Pair down the ego, cut back on greed, get rid of self-absorption, shore up insecurities, wean off addictions, heal from obsessions and wash away the layers of emotional grime that obscure clarity, clog up vision, and prevent us from seeing the truth. Instead, we must fill our lives with constructive values. Find new friends, take on new hobbies, seek out volunteer opportunities, make time every day for prayer, sign up for Torah classes, and seek out mentors who can guide us. In other words, climb the vertical log.

Ceiling to Floor

Once this is achieved, we become candidates for the final benefit of vertical logs. As difficult as it is to bind vertical logs and attach them to the ceiling and floor, once they are constructed, each log forms a beam that runs from ceiling all the way down to the floor.

The ceiling represents the highest rung of existence, the domain of G-d Himself. The flood represents the lowest level of existence; our shallowest tendencies and temptations. The vertical log links ceiling to floor. Not only does it offer a path from floor to ceiling by giving us an opening to do the heavy lifting, it also serves as a channel through which G-d reaches down from the ceiling to lift us up off the floor.

In other words, if we embark on the difficult climb of self-examination and-self improvement, we can be sure that G-d will reach down from above and lend a helping hand.

Unraveling the Knot

The Hebrew letters, kuf, reish, and shin are an anagram that form three words. Keresh, which means beam, kesher which means knot, and sheker, which means lie. The message of the Keresh, the vertical beam of the tabernacle, is that by climbing from floor to ceiling, we can unravel the knot, the kesher, and undo the lie, the sheker, with which we live every day.

We tie ourselves to the lie that we are incapable of change, that we are products of our nature, and that we are doomed to die with the failures of our present. This is a lie that ties us down and prevents us from achieving vertical lift. The message of the vertical log is that we can do better. We have a beam that we can climb, a path that we can follow that (a) undoes the lie (b) unties us the knot and (c) gives us a path to the ceiling.

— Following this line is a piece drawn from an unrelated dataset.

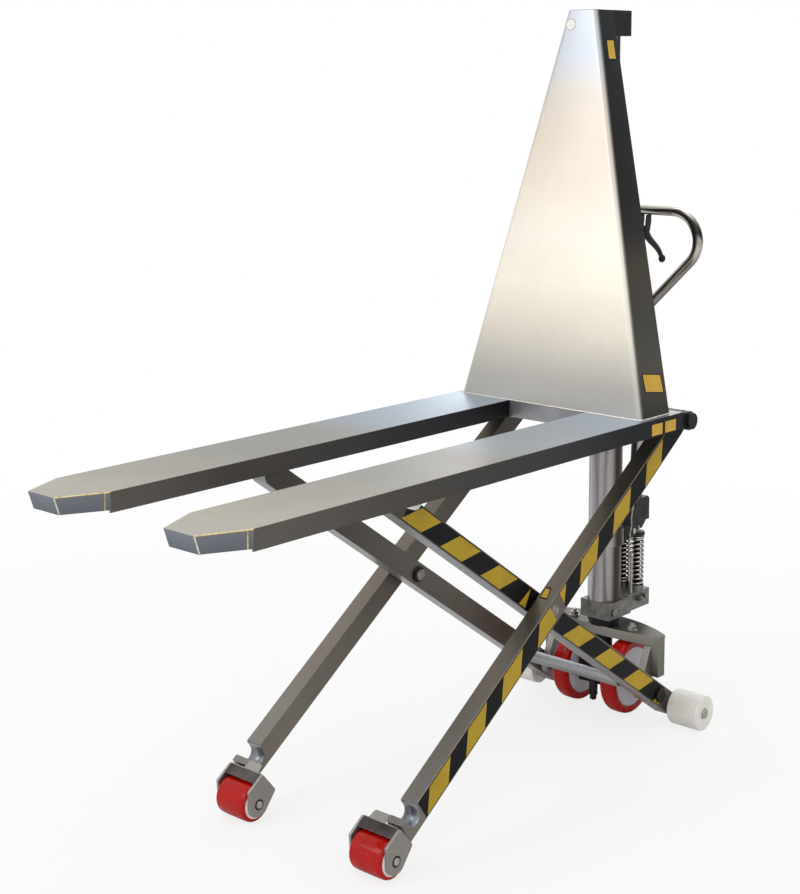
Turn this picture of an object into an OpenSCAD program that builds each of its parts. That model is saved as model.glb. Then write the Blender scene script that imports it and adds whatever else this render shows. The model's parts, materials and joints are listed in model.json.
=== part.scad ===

And when we do, G-d reaches down from the ceiling and lifts us up—gives us the strength to move forward. When we pray to G-d, He responds. When we study His Torah, He opens our minds. When we look after His children, He looks after ours. We are not alone in the gutter. The vertical beam connects us to the very top. To the apex of all existence and the pinnacle of all achievement.[1]

It isn’t easy, but as we said. G-d wasn’t looking to make it easy. G-d was looking to make it meaningful.

[1] Basie Leganie 5710, chapters 9-10.